Uluslararası hukukta da soykırım konusunda tanımlar var. Benim bilebildiğim bu. Senin de bildiğin varsa tabii ki
yazarsan sevinirim.2-) Ermenilere 1915'te yapılan soykırım değildir. Çünkü Ermeni ırkını yok etme kasdı ile yapılmamıştır. Soykırım
iddiaları 1896 olaylarında da gündeme gelmişti. Ama o zamanki olayları soykırım olarak kabul ettiremediler. 1915
olaylarına takıldılar. ( Üstelik 1915 le de yetinmediler, olayı 1923'e kadar uzattılar. ) Ermeniler tehcir edilmiş, yani sürülmüşlerdir. Sürüldükleri topraklar o zamanki Osmanlı topraklarıdır. Yani Suriye. Ermenilerin sürüldüğü topraklar sadece Doğu Anadolu'dur. Başka yerlerden kitlesel sürgün yaşanmamıştır. Bazı yazılarda İstanbul'dan da, batı
Anadolu'nun diğer illerinden de sürgünlerin yapıldığı iddia edilmektedir. Ancak bunlar büyük ölçüde Taşnak örgütü
üyeleri idiler.3-) Sürgün olayı güvenlik gerekçesi ile yapılmıştır. Çünkü Doğu Anadolu'daki Ermeni milliyetçileri ve bunun etkisi
altındaki Ermeni kitleleri Rus ordusuna yardım etmiştir. 1915 yılı 1. Dünya Savaşı'nın devam ettiği bir tarihtir. Yani ortada olağanüstü koşullar vardır. Buna rağmen örneğin, aynı yıllarda Osmanlı'nın Viyana büyükelçisi bir Ermeni idi.

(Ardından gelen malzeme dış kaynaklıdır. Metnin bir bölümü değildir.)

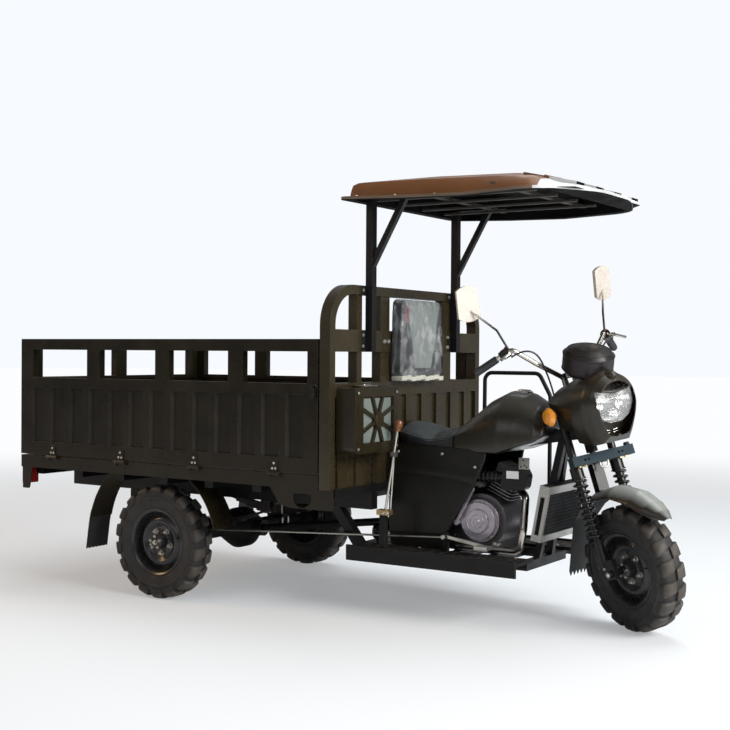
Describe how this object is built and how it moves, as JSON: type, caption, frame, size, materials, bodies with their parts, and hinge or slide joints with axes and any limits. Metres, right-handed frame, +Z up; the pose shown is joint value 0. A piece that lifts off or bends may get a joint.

Soyunu kurutmak istediğin bir topluluktan bir elçi yapılır mı ?4-) Devletin Ermenilerin soylarının kurutulmasına yönelik herhangi bir emri olmamıştır. Aksine sürgüne tabi tutulan
Ermenilerin güvenliklerinin sağlanması emredilmiştir. Ancak dönem karmaşık bir dönemdi. Bir yığın çetenin olduğu, bir
yığın asker kaçaklarının olduğu bir dönemdi. Bu nedenle sürgüne tabi tutulan Ermenilerin zaman zaman katliamlarla
karşılaştıkları doğrudur. Bunu da inkar eden yok zaten. Ama sen insaflı davranıp 1,5 milyon yerine 800.00 demişsin. (
Tabii ki sayının az yada çok olması olayı olumlu yada olumsuz kılmaz. )4-) Ayrıca şunu da söylemek gerekir. Yaşadığımız topraklar ( eski Osmanlı coğrafyası ) yaklaşık 200 yıldır milliyetçiliğin etkisi altında. 19. yüzyılın son elli yılında sadece Balkanlardan Türkiye'ye gelenlerin sayısı 6,5 milyondur. Türkiye'nin nüfusu 1927'de 13 milyondu. Benim kökenlerim de Gürcistan'dan geliyor. Dedelerim 93 harbi diye bilinen 1877-1878 Osmanlı Rus Savaşı'ndan kaçarak Anadolu'ya yerleştirler. Bulunduğumuz kasabada, aynı yıllarda Kafkasya'dan kaçan Çerkesler, Dağıstanlılar vardı. Ayrıca Girit göçmenleri, Selanik göçmenleri, Pomaklar da vardı. Yakın bir arkadaşım, 1. Dünya Savaşı'nda Erzurum'un Ruslar tarafından işgali sonucu kaçanlara mensup biridir. CHP Kongresi ile ilgili okuduğum bir haberde, Deniz Baykal'ın annesinin Kafkas göçmeni, babasının da Mısır göçmeni olduğu yazıyordu. İsmail Cem Selanşik göçmnidir. Yunanistan Cumhurbaşkanı Karamanlis 1903'te Osmanlı yurttaşı olarak doğmuştu. Yani göçmenlik olgusu bu coğrafyada yaşayan hemen herkesin yaşadığı bir gerçektir. Eminin senin annen baban
değilse bile, dedelerin de bir yerlerden buralara göç etmiştir.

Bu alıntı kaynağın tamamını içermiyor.